Task requirements >> From the first line of the data below, copy each line up to the one containing "return line[inside], up[inside]", and include that line too.

Dataset content >>

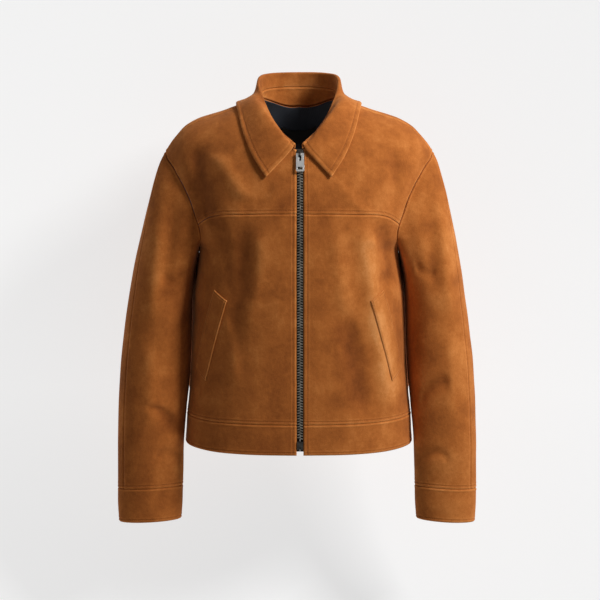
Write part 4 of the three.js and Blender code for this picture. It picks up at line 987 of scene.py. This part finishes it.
def lineInside(surface, edge, distance, trim=(0.0, 0.0)):
    points, normals = surface["points"], surface["normals"]
    if edge in ("left", "right"):
        points, normals = points.swapaxes(0, 1), normals.swapaxes(0, 1)
    if edge in ("last", "right"):
        points, normals = points[::-1], normals[::-1]
    runs = runsFrom(points, "first")
    line, up = [], []
    for column in range(points.shape[1]):
        at = np.interp(distance, runs[:, column], np.arange(len(points)))
        low = min(int(at), len(points) - 2)
        t = at - low
        line.append(points[low, column] * (1 - t) + points[low + 1, column] * t)
        up.append(normals[low, column] * (1 - t) + normals[low + 1, column] * t)
    line, up = np.array(line), np.array(up)
    travelled = np.concatenate([[0], np.cumsum(np.linalg.norm(np.diff(line, axis=0), axis=-1))])
    inside = (travelled >= trim[0]) & (travelled <= travelled[-1] - trim[1])
    return line[inside], up[inside]


def stitchPlaces(line, up):
    travelled = np.concatenate([[0], np.cumsum(np.linalg.norm(np.diff(line, axis=0), axis=-1))])
    places = []
    for k in range(int(travelled[-1] / stitches["pitch"])):
        at = (k + 0.5) * stitches["pitch"]
        ends = [np.array([np.interp(at + shift, travelled, line[:, a]) for a in range(3)])
                for shift in (-stitches["length"] / 2, stitches["length"] / 2)]
        normal = unit(np.array([np.interp(at, travelled, up[:, a]) for a in range(3)]))
        ahead = unit(ends[1] - ends[0])
        beside = unit(np.cross(normal, ahead))
        middle = (ends[0] + ends[1]) / 2 + normal * stitches["lift"]
        axes = (beside * stitches["thick"] / 2, normal * stitches["thick"] / 2, ahead * stitches["length"] / 2, middle)
        place = Matrix.Identity(4)
        for column, axis in enumerate(axes):
            for row in range(3):
                place[row][column] = axis[row] * mm
        places.append(place)
    return places


def repeated(name, places, shape):
    # made in short runs, because each new shape is slower to add to a long mesh
    runLength = 40
    whole = bmesh.new()
    for start in range(0, len(places), runLength):
        run = bmesh.new()
        for place in places[start:start + runLength]:
            shape(run, place)
        data = bpy.data.meshes.new("run")
        run.to_mesh(data)
        run.free()
        whole.from_mesh(data)
        bpy.data.meshes.remove(data)
    data = bpy.data.meshes.new(name)
    whole.to_mesh(data)
    whole.free()
    return data


def oneStitch(mesh, place):
    bmesh.ops.create_uvsphere(mesh, u_segments=6, v_segments=4, radius=1, matrix=place)


def addStitches(name, lines):
    places = []
    for surface, edge, distance, trim in lines:
        places += stitchPlaces(*lineInside(surfaces[surface], edge, distance, trim))
    data = repeated(name, places, oneStitch)
    data.shade_smooth()
    return addObject(name, data, [threadLook])


def frontFace(z, x):
    z, x = np.broadcast_arrays(np.asarray(z, float), np.asarray(x, float))
    ridge = readTable(ridgeRows, "x", "z", np.abs(x))
    lift = np.degrees(np.arcsin(np.clip((z - body["armpitZ"]) / (ridge - body["armpitZ"]), 0, 1)))
    level = np.where(z <= body["armpitZ"], z - body["armpitZ"], lift)
    return bodyPoint(False, turnTo(False, x, level), level)[..., 1]


zipSizes = {"top": -74, "foot": -531, "toothTop": -87, "toothFoot": -518, "pitch": 4.2, "slant": 13,
            "toothWide": 4.9, "toothHigh": 1.75, "toothDeep": 2.4, "toothRound": 0.3, "reach": 4.2, "sunk": 0.5,
            "tapeGap": 0.15, "tapeWide": 13.7, "tapeEnds": 4, "tapeSunk": 2.6, "tapeWall": 0.6,
            "tapeRows": 120, "tapeColumns": 12, "tapeFlat": (0.014, 0.465)}


def addTape(name, side):
    ends = zipSizes["tapeEnds"]
    z = np.linspace(zipSizes["top"] + ends, zipSizes["foot"] - ends, zipSizes["tapeRows"])[:, None]
    x = body["zipX"] + side * np.linspace(zipSizes["tapeGap"], zipSizes["tapeWide"], zipSizes["tapeColumns"])[None, :]
    # behind the thicker waistband the tape lies a millimetre deeper
    y = frontFace(z, x) + zipSizes["tapeSunk"] + 1.0 * smoothStep(-z, 475, 500)
    points = np.stack([x + 0 * z, y, z + 0 * x], axis=-1)
    hint = np.zeros_like(points)
    hint[..., 1] = -1
    surface = {"points": points, "normals": gridNormals(points, hint), "tone": 0 * x + 0 * z}
    addCloth(f"woven_tape_{name}", surface, zipSizes["tapeWall"], tape, tape, f"zip_tape_{name}")


def oneTooth(mesh, place):
    made = bmesh.ops.create_cube(mesh, size=1, matrix=place)
    edges = list({edge for corner in made["verts"] for edge in corner.link_edges})
    bmesh.ops.bevel(mesh, geom=edges, offset=zipSizes["toothRound"] * mm, offset_type="OFFSET", segments=1, profile=0.5,
                    affect="EDGES", material=-1, clamp_overlap=True)


def addTeeth():
    places = []
    count = int((zipSizes["toothTop"] - zipSizes["toothFoot"]) / zipSizes["pitch"])
    for k in range(count * 2):
        side = 1 if k % 2 else -1
        z = zipSizes["toothTop"] - (k + 0.5) * zipSizes["pitch"] / 2
        x = body["zipX"] + side * (zipSizes["reach"] - zipSizes["toothWide"] / 2)
        y = float(frontFace(z, body["zipX"])) + zipSizes["sunk"]
        ahead = float(frontFace(z - 2, body["zipX"]) - frontFace(z + 2, body["zipX"]))
        place = Matrix.Translation(Vector((x, y, z)) * mm) @ Matrix.Rotation(math.atan2(ahead, -4) + math.pi, 4, "X")
        place = place @ Matrix.Rotation(math.radians(side * zipSizes["slant"]), 4, "Y")
        places.append(place @ Matrix.Diagonal((zipSizes["toothWide"] * mm, zipSizes["toothDeep"] * mm,
                                               zipSizes["toothHigh"] * mm, 1)))
    piece = addObject("zip_teeth", repeated("zip_teeth", places, oneTooth), [toothMetal])
    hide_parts("zip_chain")


def softened(name, node, material, bodyName, offset, segments):
    mesh = bmesh.new()
    mesh.from_mesh(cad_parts[node].data)
    bmesh.ops.remove_doubles(mesh, verts=mesh.verts, dist=1e-6)
    bmesh.ops.dissolve_limit(mesh, angle_limit=math.radians(4), verts=mesh.verts, edges=mesh.edges)
    sharp = [edge for edge in mesh.edges if edge.is_manifold and edge.calc_face_angle(0) > math.radians(30)]
    bmesh.ops.bevel(mesh, geom=sharp, offset=offset * mm, offset_type="OFFSET", segments=segments, profile=0.5,
                    affect="EDGES", material=-1, clamp_overlap=True)
    bmesh.ops.recalc_face_normals(mesh, faces=mesh.faces)
    data = bpy.data.meshes.new(name)
    mesh.to_mesh(data)
    mesh.free()
    data.materials.clear()
    piece = addObject(name, data, [material], bodyName)
    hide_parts(node)
    return piece


camera = {"place": (0.0019, -2.5908, -0.0911), "aim": (0.0019, 0, -0.310), "lens": 97.5, "sensor": 36}


def addCamera():
    data = bpy.data.cameras.new("camera")
    data.lens = camera["lens"]
    data.sensor_width = camera["sensor"]
    view = bpy.data.objects.new("camera", data)
    scene.collection.objects.link(view)
    view.location = camera["place"]
    view.rotation_euler = (Vector(camera["aim"]) - view.location).to_track_quat("-Z", "Y").to_euler()
    scene.camera = view


addCamera()
for name, side in (("left", 1), ("right", -1)):
    addFront(name, side)
addBack()
print("body panels made")
for name, side in (("left", 1), ("right", -1)):
    addSleeve(name, side)
print("sleeves made")
addCollar()
addLining()
for name, side in (("left", 1), ("right", -1)):
    addWelt(name, side)
    addTape(name, side)
print("collar, lining and pockets made")

addTeeth()
softened("dark_slider", "zip_slider", darkMetal, "jacket", 0.45, 3)
softened("bright_pull", "zip_pull", brightMetal, "pull_tab", 0.3, 2)
softened("zip_end_stop", "zip_stop", darkMetal, "jacket", 0.5, 2)
print("zip made")

for name in ("left", "right"):
    addStitches(f"thread_front_{name}", [
        (f"front_{name}", "left", topstitch["front"], (1, 1)), (f"yoke_{name}", "left", topstitch["front"], (1, 30)),
        (f"band_{name}", "left", topstitch["front"], (1, 1)), (f"yoke_{name}", "first", topstitch["yoke"], (6, 2)),
        (f"front_{name}", "first", topstitch["waist"], (6, 2)), (f"band_{name}", "last", topstitch["hem"], (6, 2)),
    ])
    addStitches(f"thread_sleeve_{name}", [
        (f"sleeve_{name}_front", "last", topstitch["cuff"], (1, 1)),
        (f"sleeve_{name}_back", "last", topstitch["cuff"], (1, 1)),
        (f"cuff_{name}", "last", topstitch["cuff"], (0, 0)),
    ])
    addStitches(f"thread_welt_{name}", [
        (f"welt_{name}", edge, topstitch["welt"], (2.6, 2.6)) for edge in ("first", "last", "left", "right")
    ])
addStitches("thread_back", [
    ("back", "first", topstitch["waist"], (2, 2)), ("band_back", "last", topstitch["hem"], (2, 2)),
    ("back", "last", topstitch["armhole"], (2, 2)),
])
addStitches("thread_collar", [
    ("collar_fall", "last", topstitch["collar"], (topstitch["collar"], topstitch["collar"])),
    ("collar_fall", "left", topstitch["collar"], (62, topstitch["collar"])),
    ("collar_fall", "right", topstitch["collar"], (62, topstitch["collar"])),
])
print("stitching made")

studio = {
    "world": 0.1,
    "cove": {"wall": 0.2, "floor": -0.98, "bend": 0.5, "near": -3.2, "top": 2.6, "wide": 3.2,
             "glow": 0.835, "leastGlow": 0.15, "glowFrom": -0.975, "glowRise": 9, "grey": 0.3, "lean": 3.2},
    "key": {"place": (1.75, -1.15, 1.3), "aim": (0.05, 0, -0.2), "size": 0.7, "power": 63},
    "fill": {"place": (-2.4, -2.6, 0.4), "aim": (0, 0, -0.3), "size": 2.4, "power": 3},
    "rim": {"place": (2.4, -0.5, 0.7), "aim": (0.1, 0, -0.2), "size": 1.2, "power": 2},
}


def addLight(name, place, aim, size, power):
    data = bpy.data.lights.new(name, "AREA")
    data.size = size
    data.energy = power
    light = bpy.data.objects.new(name, data)
    scene.collection.objects.link(light)
    light.location = place
    light.rotation_euler = (Vector(aim) - light.location).to_track_quat("-Z", "Y").to_euler()


# A pale floor that sweeps up into a wall close behind the jacket, which takes its soft shadow
def addCove():
    cove = studio["cove"]
    mesh = bmesh.new()
    bmesh.ops.create_grid(mesh, x_segments=1, y_segments=24, size=0.5)
    start = cove["wall"] - cove["bend"]
    for corner in mesh.verts:
        along = corner.co.y + 0.5
        if along < 0.25:
            y, z = cove["near"] + (start - cove["near"]) * along * 4, cove["floor"]
        elif along <= 0.75:
            angle = (along - 0.25) * math.pi
            y = start + cove["bend"] * math.sin(angle)
            z = cove["floor"] + cove["bend"] * (1 - math.cos(angle))
        else:
            low = cove["floor"] + cove["bend"]
            y, z = cove["wall"], low + (cove["top"] - low) * (along - 0.75) * 4
        corner.co = (corner.co.x * 2 * cove["wide"], y, z)
    data = bpy.data.meshes.new("cove")
    mesh.to_mesh(data)
    mesh.free()
    data.shade_smooth()
    floor = bpy.data.objects.new("cove", data)
    scene.collection.objects.link(floor)
    finish = Finish("paleCove", Roughness=0.9, Specular_IOR_Level=0.05, Emission_Strength=1.0)
    cloud = finish.noise(2)
    finish.feed("Base Color", finish.node("ShaderNodeValToRGB", {
        "stops": [(0.0, (cove["grey"] - 0.01,) * 3), (1.0, (cove["grey"] + 0.01,) * 3)]}, {"Fac": cloud}))
    # the wall glows less where the key light reaches it more, so it looks even; the floor hardly glows
    key = studio["key"]
    x, y, z = [finish.node("ShaderNodeSeparateXYZ", values={0: finish.place}, output=axis) for axis in "XYZ"]
    across, away, down = x - key["place"][0], y - key["place"][1], z - key["place"][2]
    far = across * across + away * away + down * down
    bendTop = cove["floor"] + cove["bend"]
    leaning = z.maths("MAXIMUM", bendTop - z, 0) * cove["lean"] + (cove["wall"] - key["place"][1])
    lit = far.maths("POWER", far, -1.5) * leaning * (cove["grey"] * key["power"] / math.pi ** 2)
    climb = z.maths("MINIMUM", (z - cove["glowFrom"]) * cove["glowRise"], 1)
    rise = z.maths("MAXIMUM", climb, cove["leastGlow"])
    finish.feed("Emission Color", (cove["glow"] - lit) * rise)
    data.materials.append(finish.material)


def addStudio():
    for name in ("key", "fill", "rim"):
        addLight(name, **studio[name])
    world = bpy.data.worlds.new("studio")
    scene.world = world
    world.use_nodes = True
    world.node_tree.nodes["Background"].inputs["Color"].default_value = (1, 1, 1, 1)
    world.node_tree.nodes["Background"].inputs["Strength"].default_value = studio["world"]
    scene.view_settings.view_transform = "Standard"
    addCove()


addStudio()
print("studio made")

Answer for the task >>
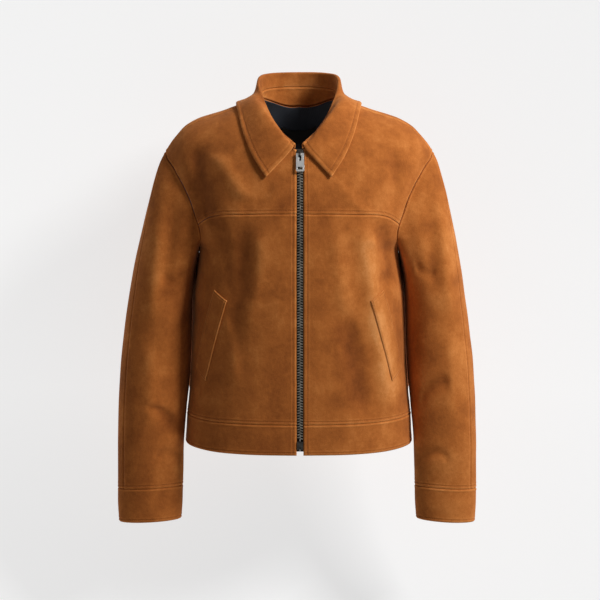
Write part 4 of the three.js and Blender code for this picture. It picks up at line 987 of scene.py. This part finishes it.
def lineInside(surface, edge, distance, trim=(0.0, 0.0)):
    points, normals = surface["points"], surface["normals"]
    if edge in ("left", "right"):
        points, normals = points.swapaxes(0, 1), normals.swapaxes(0, 1)
    if edge in ("last", "right"):
        points, normals = points[::-1], normals[::-1]
    runs = runsFrom(points, "first")
    line, up = [], []
    for column in range(points.shape[1]):
        at = np.interp(distance, runs[:, column], np.arange(len(points)))
        low = min(int(at), len(points) - 2)
        t = at - low
        line.append(points[low, column] * (1 - t) + points[low + 1, column] * t)
        up.append(normals[low, column] * (1 - t) + normals[low + 1, column] * t)
    line, up = np.array(line), np.array(up)
    travelled = np.concatenate([[0], np.cumsum(np.linalg.norm(np.diff(line, axis=0), axis=-1))])
    inside = (travelled >= trim[0]) & (travelled <= travelled[-1] - trim[1])
    return line[inside], up[inside]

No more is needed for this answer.